You can also partner with a company that provides generative AI services for a more efficient implementation.

Regulatory and Ethical Considerations 

The growing use of Gen AI presents a need for regulations to be implemented, especially as it concerns ethical adoption and risk revelation. Ideally, the use of AI tools should be within the guidelines established by existing regulatory bodies. 

Laws like the GDPR (General Data Protection Regulation) and CCPA (California Consumer Privacy Act) have set the standards for user privacy and data protection with AI cybersecurity models. Some of these include: 

  • Collect and use only data that are necessary for specific and legitimate purposes.
  • Implement effective measures to safeguard user data.
  • Provide information that helps users understand how the AI platforms work. 

One study also highlights well-known frameworks that guide the ethical adoption of AI. They include fairness, transparency, accountability, and robustness.

Fairness – this involves ensuring that the AI technology is fair and unbiased— especially with the data the AI is trained with. This involves taking measures to prevent any form of discrimination based on factors like gender, age, or socioeconomic status.

Transparency and accountability demand that AI platform vendors be truthful about how the AI systems work. They also need to be accountable for errors or problems encountered using these AI solutions. Users must understand how their data is used or stored. 

Robustness highlights the need to build AI systems that are reliable, secure, and resilient to error. 

There’s also the Human-centered design, which promotes building AI systems with human needs in mind instead of focusing on a technicality.

Expert Opinions and Forecasts on Using Gen AI for Cybersecurity

So, what are the cybersecurity experts saying about generative AI in cybersecurity?

Kunle Fadeyi, a member of the Forbes Technology Council, agrees that AI is revolutionising cybersecurity by providing proactive security measures that can help protect against cyberattacks. He calls this “security by design,” which typically involves identifying and closing security gaps that cybercriminals may try to exploit. 

Mike Lieberman, CTO and co-founder of Kusari, also predicts that AI will help companies address cybersecurity by allowing them to detect bad security patterns in a given code or configuration. According to Lieberman, AI will provide guidance in more complex security scenarios. However, AI tools should only be used as signals, not decision-makers.

Finally, cyber security expert and CEO of Logpoint, Jesper Zerlang, recommends that organisations infuse cybersecurity strategies into the overall business objectives. This is because the risk of cyber attacks will likely increase as businesses rely on digital processes. 

Blending cybersecurity into business objectives will ensure organisations can proactively protect valuable business assets and build the confidence of stakeholders.

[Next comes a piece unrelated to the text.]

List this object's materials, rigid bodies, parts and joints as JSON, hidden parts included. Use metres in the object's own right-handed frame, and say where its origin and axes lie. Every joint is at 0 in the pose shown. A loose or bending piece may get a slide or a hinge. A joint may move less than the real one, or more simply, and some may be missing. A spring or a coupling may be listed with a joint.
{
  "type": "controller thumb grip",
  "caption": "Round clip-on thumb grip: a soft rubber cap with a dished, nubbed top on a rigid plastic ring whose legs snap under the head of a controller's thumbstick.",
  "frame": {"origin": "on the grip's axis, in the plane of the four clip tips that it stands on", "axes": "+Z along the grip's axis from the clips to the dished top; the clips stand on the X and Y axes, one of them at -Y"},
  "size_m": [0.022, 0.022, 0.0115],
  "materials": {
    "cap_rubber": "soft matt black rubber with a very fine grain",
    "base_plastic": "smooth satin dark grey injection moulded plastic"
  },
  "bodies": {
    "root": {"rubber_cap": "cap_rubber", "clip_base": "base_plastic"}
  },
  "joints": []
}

In Closing: How To Use Gen AI for Cybersecurity

As technology evolves, threats and potential attacks also continue to saturate the digital space. This results in the need for more advanced approaches for identifying and safeguarding businesses and users from malicious cyber activities. That brings us to the need to complement traditional security measures with generative AI methods.

Today, we saw how Gen AI provides a faster and more efficient way to identify threats, predict security issues, and automate incident responses. We also looked into effective ways to implement Gen AI in your cybersecurity measures. They include identifying specific use cases, choosing the right technology, training your employees, and continuously monitoring your security measures.

You should also take note of the ethical considerations in using gen AI for cybersecurity and emerging AI cybersecurity trends. 

Overall, we hope this guide has shown you how artificial intelligence can help improve your security posture. Use these insights to implement a robust cybersecurity framework for your organisation.